Os créditos concedidos por esses bancos podem ser para consumo – em moedas sociais – ou para produção – geralmente em reais. Quando concedem crédito nas cédulas locais, muitos bancos não cobram juros. Em reais, é preciso que a taxa seja a mais baixa possível, segundo Melo. No caso do Palmas, o juro depende da captação e varia de 1,5% a 3% ao mês. “É a lógica de distribuição de renda, quem tem menos paga menos, quem tem mais paga mais. Essa é a lógica do banco comunitário”, afirma.
Outra característica dos bancos comunitários é transparência. Todos conseguem ver na internet o quanto cada morador tomou emprestado, e a análise de crédito é feita com base em pesquisas com quem pede o crédito e a vizinhança, conta Melo.
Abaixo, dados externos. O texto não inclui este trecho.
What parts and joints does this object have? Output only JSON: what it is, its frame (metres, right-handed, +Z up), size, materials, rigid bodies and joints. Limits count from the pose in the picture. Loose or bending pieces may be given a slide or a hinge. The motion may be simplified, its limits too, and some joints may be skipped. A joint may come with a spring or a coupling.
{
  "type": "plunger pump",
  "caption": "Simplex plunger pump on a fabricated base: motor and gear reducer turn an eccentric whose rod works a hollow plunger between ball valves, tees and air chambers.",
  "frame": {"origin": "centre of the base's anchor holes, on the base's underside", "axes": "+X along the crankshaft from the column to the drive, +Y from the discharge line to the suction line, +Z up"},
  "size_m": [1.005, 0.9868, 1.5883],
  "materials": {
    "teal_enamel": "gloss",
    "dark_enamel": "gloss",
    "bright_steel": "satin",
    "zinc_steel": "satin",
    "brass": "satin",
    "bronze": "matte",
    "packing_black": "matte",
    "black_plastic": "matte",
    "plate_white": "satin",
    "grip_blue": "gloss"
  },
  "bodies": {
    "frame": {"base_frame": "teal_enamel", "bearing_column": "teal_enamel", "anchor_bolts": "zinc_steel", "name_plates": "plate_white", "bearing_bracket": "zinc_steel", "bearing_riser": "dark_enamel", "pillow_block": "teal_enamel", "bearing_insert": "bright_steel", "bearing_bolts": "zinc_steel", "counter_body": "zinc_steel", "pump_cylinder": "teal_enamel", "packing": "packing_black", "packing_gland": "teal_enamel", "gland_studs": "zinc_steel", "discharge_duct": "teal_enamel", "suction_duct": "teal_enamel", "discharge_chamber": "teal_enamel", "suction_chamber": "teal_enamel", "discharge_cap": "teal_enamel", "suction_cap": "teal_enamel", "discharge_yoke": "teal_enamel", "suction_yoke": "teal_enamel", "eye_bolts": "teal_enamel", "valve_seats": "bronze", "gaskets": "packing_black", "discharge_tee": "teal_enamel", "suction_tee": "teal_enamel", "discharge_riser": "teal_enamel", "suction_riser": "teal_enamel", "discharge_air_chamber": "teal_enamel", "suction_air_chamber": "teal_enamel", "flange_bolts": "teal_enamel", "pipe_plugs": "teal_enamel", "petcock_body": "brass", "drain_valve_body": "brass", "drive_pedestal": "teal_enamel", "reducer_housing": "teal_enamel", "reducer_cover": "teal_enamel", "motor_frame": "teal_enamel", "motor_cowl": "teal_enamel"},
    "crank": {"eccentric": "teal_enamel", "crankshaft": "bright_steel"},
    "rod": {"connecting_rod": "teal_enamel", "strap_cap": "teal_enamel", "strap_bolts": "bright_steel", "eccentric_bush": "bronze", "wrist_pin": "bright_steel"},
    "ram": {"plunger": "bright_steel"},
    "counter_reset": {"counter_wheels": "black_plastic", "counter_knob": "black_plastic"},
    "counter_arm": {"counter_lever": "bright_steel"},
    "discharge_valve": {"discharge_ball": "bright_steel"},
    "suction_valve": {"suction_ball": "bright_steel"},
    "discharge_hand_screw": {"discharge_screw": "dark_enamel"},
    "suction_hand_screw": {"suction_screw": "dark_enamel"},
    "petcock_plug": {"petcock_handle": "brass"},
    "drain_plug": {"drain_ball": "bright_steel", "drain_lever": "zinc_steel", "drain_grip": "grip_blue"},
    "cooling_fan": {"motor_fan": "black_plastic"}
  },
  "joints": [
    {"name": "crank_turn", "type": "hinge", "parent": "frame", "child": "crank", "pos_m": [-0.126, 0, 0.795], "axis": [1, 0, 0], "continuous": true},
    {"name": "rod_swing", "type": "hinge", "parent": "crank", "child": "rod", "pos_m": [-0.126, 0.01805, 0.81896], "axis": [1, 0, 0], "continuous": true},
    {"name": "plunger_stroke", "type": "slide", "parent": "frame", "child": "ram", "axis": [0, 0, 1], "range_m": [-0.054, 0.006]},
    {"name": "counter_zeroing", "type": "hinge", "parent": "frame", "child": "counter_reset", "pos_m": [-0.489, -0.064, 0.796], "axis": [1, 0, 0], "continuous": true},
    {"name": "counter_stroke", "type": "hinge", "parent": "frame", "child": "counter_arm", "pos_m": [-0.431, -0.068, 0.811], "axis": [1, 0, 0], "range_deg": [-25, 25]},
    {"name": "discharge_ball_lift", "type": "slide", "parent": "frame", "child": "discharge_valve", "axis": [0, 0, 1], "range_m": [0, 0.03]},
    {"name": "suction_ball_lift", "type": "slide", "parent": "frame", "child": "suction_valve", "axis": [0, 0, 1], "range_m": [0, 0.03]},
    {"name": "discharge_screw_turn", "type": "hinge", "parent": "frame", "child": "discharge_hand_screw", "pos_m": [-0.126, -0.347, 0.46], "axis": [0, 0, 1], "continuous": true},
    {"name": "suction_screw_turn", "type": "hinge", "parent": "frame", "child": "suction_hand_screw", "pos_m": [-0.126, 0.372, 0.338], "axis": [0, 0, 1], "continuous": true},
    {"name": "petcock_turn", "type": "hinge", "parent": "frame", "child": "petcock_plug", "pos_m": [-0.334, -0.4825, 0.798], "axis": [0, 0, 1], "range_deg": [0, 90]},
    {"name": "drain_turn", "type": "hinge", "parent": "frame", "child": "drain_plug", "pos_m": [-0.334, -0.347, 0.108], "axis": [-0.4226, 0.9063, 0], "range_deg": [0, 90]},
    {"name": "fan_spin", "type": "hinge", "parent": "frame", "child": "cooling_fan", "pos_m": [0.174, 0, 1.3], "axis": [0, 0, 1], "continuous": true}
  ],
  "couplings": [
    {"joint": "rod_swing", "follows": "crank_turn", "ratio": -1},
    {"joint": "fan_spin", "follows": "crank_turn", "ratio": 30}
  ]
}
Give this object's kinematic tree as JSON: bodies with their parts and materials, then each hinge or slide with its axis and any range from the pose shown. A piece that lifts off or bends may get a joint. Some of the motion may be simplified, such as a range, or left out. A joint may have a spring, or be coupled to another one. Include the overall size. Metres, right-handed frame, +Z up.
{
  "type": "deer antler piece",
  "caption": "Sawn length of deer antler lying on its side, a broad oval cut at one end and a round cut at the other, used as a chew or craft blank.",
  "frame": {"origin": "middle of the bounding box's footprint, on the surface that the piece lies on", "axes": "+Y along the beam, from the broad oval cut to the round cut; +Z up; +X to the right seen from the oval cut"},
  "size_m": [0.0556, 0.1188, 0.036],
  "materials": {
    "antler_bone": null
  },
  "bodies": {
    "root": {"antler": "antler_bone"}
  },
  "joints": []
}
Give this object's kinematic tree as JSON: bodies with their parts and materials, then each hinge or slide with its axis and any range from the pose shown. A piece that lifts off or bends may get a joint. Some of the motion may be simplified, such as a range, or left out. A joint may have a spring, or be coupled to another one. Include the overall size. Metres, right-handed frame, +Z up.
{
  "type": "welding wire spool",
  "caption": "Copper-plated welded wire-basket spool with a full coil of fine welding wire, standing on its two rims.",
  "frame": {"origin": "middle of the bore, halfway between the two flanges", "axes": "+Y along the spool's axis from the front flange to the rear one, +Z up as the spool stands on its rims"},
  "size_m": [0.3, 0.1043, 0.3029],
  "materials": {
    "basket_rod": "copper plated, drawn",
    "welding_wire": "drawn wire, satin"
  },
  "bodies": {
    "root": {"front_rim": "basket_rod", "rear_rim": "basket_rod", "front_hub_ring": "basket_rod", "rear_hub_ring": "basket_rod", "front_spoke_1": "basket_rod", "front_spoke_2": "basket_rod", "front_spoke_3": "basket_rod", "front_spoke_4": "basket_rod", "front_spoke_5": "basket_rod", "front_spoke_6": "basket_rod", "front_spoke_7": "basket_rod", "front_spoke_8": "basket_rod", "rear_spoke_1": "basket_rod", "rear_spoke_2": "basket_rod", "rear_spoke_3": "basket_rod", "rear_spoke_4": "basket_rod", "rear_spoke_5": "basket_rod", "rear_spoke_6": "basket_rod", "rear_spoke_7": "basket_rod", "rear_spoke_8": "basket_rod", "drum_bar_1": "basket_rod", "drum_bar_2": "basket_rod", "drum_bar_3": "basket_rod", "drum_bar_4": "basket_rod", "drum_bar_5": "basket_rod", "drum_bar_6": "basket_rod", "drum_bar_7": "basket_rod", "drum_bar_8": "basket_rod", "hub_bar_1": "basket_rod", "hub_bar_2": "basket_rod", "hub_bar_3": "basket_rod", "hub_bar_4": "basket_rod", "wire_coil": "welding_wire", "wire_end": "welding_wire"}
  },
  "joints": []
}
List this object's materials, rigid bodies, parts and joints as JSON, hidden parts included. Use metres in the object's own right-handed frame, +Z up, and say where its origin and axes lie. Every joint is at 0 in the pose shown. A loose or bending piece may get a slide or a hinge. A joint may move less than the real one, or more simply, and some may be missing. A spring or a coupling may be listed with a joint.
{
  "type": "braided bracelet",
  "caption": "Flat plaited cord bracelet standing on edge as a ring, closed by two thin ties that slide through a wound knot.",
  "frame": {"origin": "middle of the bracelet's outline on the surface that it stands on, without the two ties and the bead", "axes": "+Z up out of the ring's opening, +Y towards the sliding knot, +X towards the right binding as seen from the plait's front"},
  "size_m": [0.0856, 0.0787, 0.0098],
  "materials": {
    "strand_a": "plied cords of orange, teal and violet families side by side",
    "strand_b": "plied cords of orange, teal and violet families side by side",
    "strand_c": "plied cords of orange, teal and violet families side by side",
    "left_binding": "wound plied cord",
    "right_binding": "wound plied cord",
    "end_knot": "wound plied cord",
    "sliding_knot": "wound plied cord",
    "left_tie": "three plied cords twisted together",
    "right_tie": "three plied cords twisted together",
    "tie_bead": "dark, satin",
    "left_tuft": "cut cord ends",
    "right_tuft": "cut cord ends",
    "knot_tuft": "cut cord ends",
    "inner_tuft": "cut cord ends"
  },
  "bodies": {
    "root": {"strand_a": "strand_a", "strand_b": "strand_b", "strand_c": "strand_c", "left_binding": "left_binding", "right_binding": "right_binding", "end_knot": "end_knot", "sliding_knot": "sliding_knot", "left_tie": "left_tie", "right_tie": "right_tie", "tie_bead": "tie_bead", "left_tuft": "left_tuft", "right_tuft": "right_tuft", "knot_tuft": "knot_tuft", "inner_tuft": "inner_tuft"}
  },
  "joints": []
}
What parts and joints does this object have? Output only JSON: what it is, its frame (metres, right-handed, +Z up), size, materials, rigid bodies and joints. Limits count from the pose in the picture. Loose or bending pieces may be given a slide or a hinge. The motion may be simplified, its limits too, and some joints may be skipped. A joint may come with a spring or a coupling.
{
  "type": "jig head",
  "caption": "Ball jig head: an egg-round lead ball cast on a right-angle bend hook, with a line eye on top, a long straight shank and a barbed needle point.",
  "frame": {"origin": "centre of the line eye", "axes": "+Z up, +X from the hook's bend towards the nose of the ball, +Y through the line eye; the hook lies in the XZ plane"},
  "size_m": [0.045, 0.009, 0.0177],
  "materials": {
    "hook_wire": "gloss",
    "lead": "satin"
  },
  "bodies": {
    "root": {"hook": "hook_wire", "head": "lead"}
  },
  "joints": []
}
Recentemente, o BNDES aprovou outros R$ 3 milhões ao Instituto Palmas, segundo Melo, que estima ser necessário um investimento de R$ 60 mil para a criação de um banco comunitário no País. A meta do ex-seminarista – formado em teologia - é de chegar a dois mil bancos comunitários no Brasil. Outra conquista recente é a ajuda da organização indiana Mahiti, de Bangalore, que criará para um sofware livre para o microcrédito brasileiro. Ainda aguardado pelas instituições, outro incentivo é a possibilidade de a Casa da Moeda do Brasil imprimir suas cédulas sociais, o que contribuiria para o corte dos custos.